Information supplied -
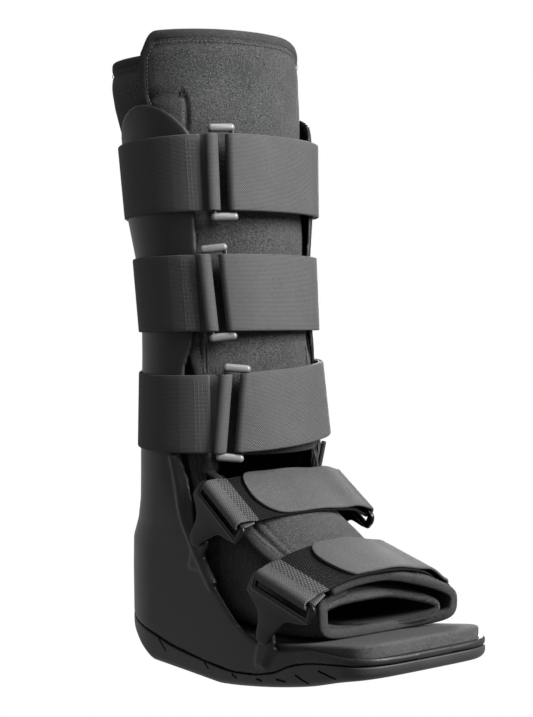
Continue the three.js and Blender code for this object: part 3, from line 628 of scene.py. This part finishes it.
def make_shell():
    levels = np.unique(np.concatenate([SECTIONS[:-2, 0], np.linspace(0, 1.01, 60)])) * UPRIGHT_TOP
    body = stack("shell_body", [half_outline(z) for z in levels], [shell_black])
    inside = stack("inside", [half_outline(z, WALL) for z in levels], [])
    cut(body, side_block("profile", shell_outline()), "INTERSECT")
    cut(inside, side_block("cavity", cavity_outline()), "INTERSECT")
    for side in (-1, 1):
        cut(body, shell_rib(side), "UNION")
        for bar in FOOT_STRAPS:
            cut(body, shell_lug(side, bar), "UNION")
    soften(cut(body, inside))
    body.name = "boot_shell"
    paint(body.data, [shell_black])
    body.data.shade_smooth()
    dress(body, ["shell"])


# Half sizes of the grooves in the side of the sole and of the treads under it, and pitch of the treads
GROOVE_DEEP, GROOVE_TALL = 2, 0.7
TREAD_HALF, TREAD_PITCH, TREAD_TURN = (37, 1.2, 1.5), 11, 4


def sole_cuts():
    """Boxes to cut out of the sole: centre, half size, slope and turn of each."""
    boxes = []
    for along, rise, length, slope in GROOVES:
        y, z = along * (TOE if along < 0 else HEEL), rise * SOLE_RISE
        for side in (-1, 1):
            place = (side * side_x(y, PLAN), y, z)
            boxes.append((place, (GROOVE_DEEP, length / 2, GROOVE_TALL), slope, 0))
    for i, y in enumerate(np.arange(-TOE + 14, HEEL - 8, TREAD_PITCH)):
        boxes.append(((0, y, float(ground_at(y))), TREAD_HALF, 0, TREAD_TURN if i % 2 else -TREAD_TURN))
    return boxes


def box_cutter(boxes):
    work = bmesh.new()
    for centre, half_size, slope, turn in boxes:
        place = Matrix.Translation(Vector(to_metres(centre)))
        lean = Matrix.Rotation(math.radians(turn), 4, "Z") @ Matrix.Rotation(math.radians(slope), 4, "X")
        size = Matrix.Diagonal((*(h / 500 for h in half_size), 1))
        bmesh.ops.create_cube(work, size=1, matrix=place @ lean @ size)
    mesh = bpy.data.meshes.new("grooves")
    work.to_mesh(mesh)
    work.free()
    return add_object("grooves", mesh)


def make_outsole():
    halves = []
    for cos, sin in zip(*cos_sin(np.linspace(0, 90, 7))):
        lift = TREAD_ROUND * (1 - cos)
        halves.append(raised(TREAD_ROUND * (1 - sin),
                             lambda y: np.minimum(ground_at(y) + lift, seam_at(y) - 1.2)))
    halves.append(raised(0, lambda y: seam_at(y) - 1))
    halves.append(raised(0.5, lambda y: seam_at(y) - CLEARANCE))
    sole = stack("rocker_sole", halves, [sole_black])
    cut(sole, box_cutter(sole_cuts()))
    sole.data.shade_smooth()
    dress(crease(sole, 30), ["outsole"])


def make_insole():
    fit, edge, shoulder = WALL + CLEARANCE, 2.2, 5
    halves = [raised(fit, lambda y: tray_at(y) + CLEARANCE)]
    for cos, sin in zip(*cos_sin(np.linspace(0, 90, 6))):
        inset, drop = edge * (1 - cos), edge * (1 - sin)
        halves.append(raised(fit + inset, lambda y: insole_top(y) - drop))
    halves.append(raised(fit + shoulder, insole_top))
    sole = stack("foam_insole", halves, [insole_grey])
    dress(crease(sole, 50), ["insole"])


# Padded cloth
def edge_steps(length, radius, count):
    """Steps from 0 to 1 that crowd at both ends, where the edge of a pad is round."""
    near = radius / length * np.array([0.04, 0.15, 0.33, 0.6, 1])
    return np.unique(np.concatenate([[0, 1], near, 1 - near, np.linspace(near[-1], 1 - near[-1], count)]))


def arc_length(points, axis):
    step = np.linalg.norm(np.diff(points, axis=axis), axis=-1)
    shape = list(points.shape[:2])
    shape[axis] = 1
    return np.concatenate([np.zeros(shape), np.cumsum(step, axis=axis)], axis=axis)


def make_pad(name, middle, relief, flat, steps, thickness, side, pitch=2.5):
    """A pad with round edges around a middle surface. The relief lifts its outer face, on the given side.

    Also gives back, at even steps, its upper or front edge and last side, with the outward normals.
    """
    us, vs = (edge_steps(length, thickness / 2, count) for length, count in zip(flat, steps))
    U, V = np.meshgrid(us, vs, indexing="ij")
    M = middle(U, V)
    normal = side * unit(np.cross(np.gradient(M, axis=0), np.gradient(M, axis=1)))
    su, sv = arc_length(M, 0), arc_length(M, 1)
    eu, ev = su[-1:] - su, sv[:, -1:] - sv
    edge = np.minimum(np.minimum(su, eu), np.minimum(sv, ev))
    radius = thickness / 2
    grown = radius * np.sqrt(1 - (1 - np.clip(edge / radius, 0, 1)) ** 2)
    lift = relief(M, U, eu, ev) * ease(edge, 0.3 * radius, 1.6 * radius)
    points = np.stack([M + normal * (grown + lift)[..., None], M - normal * grown[..., None]]).reshape(-1, 3)
    index = np.arange(U.size).reshape(U.shape)
    cells = np.stack([index[:-1, :-1], index[1:, :-1], index[1:, 1:], index[:-1, 1:]], -1).reshape(-1, 4)
    faces = np.concatenate([cells, cells[:, ::-1] + U.size])
    slots = np.repeat([0, 1], len(cells))
    obj = mesh_object(name, points, faces, [liner_cloth, lining_cloth], material_of=slots)
    return obj, resample(*(np.concatenate([grid[:, -1], grid[-1, -2::-1]]) for grid in (M, normal)), pitch)


def groove(distance, at, width=0.9, depth=1.0):
    return -depth * np.exp(-((distance - at) / width) ** 2)


def wrinkles(M, size, height, seed):
    """Slow waves that stand in for the unevenness of padded cloth."""
    rng = np.random.default_rng(seed)
    total = np.zeros(M.shape[:2])
    for _ in range(6):
        direction = rng.normal(size=3)
        direction *= 2 * math.pi / (size * rng.uniform(0.6, 1.6) * np.linalg.norm(direction))
        total += np.sin(M @ direction + rng.uniform(0, 6.28))
    return height * total / 3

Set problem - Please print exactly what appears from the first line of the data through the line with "TREAD_HALF, TREAD_PITCH, TREAD_TURN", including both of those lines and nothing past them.

Task output -
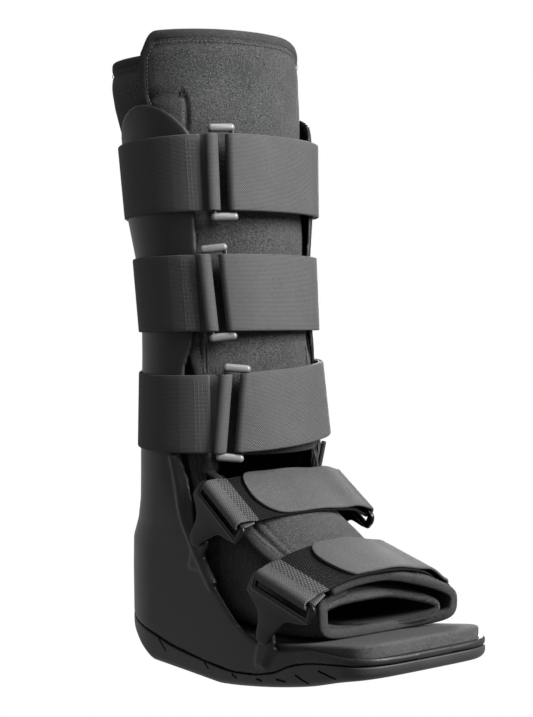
Continue the three.js and Blender code for this object: part 3, from line 628 of scene.py. This part finishes it.
def make_shell():
    levels = np.unique(np.concatenate([SECTIONS[:-2, 0], np.linspace(0, 1.01, 60)])) * UPRIGHT_TOP
    body = stack("shell_body", [half_outline(z) for z in levels], [shell_black])
    inside = stack("inside", [half_outline(z, WALL) for z in levels], [])
    cut(body, side_block("profile", shell_outline()), "INTERSECT")
    cut(inside, side_block("cavity", cavity_outline()), "INTERSECT")
    for side in (-1, 1):
        cut(body, shell_rib(side), "UNION")
        for bar in FOOT_STRAPS:
            cut(body, shell_lug(side, bar), "UNION")
    soften(cut(body, inside))
    body.name = "boot_shell"
    paint(body.data, [shell_black])
    body.data.shade_smooth()
    dress(body, ["shell"])


# Half sizes of the grooves in the side of the sole and of the treads under it, and pitch of the treads
GROOVE_DEEP, GROOVE_TALL = 2, 0.7
TREAD_HALF, TREAD_PITCH, TREAD_TURN = (37, 1.2, 1.5), 11, 4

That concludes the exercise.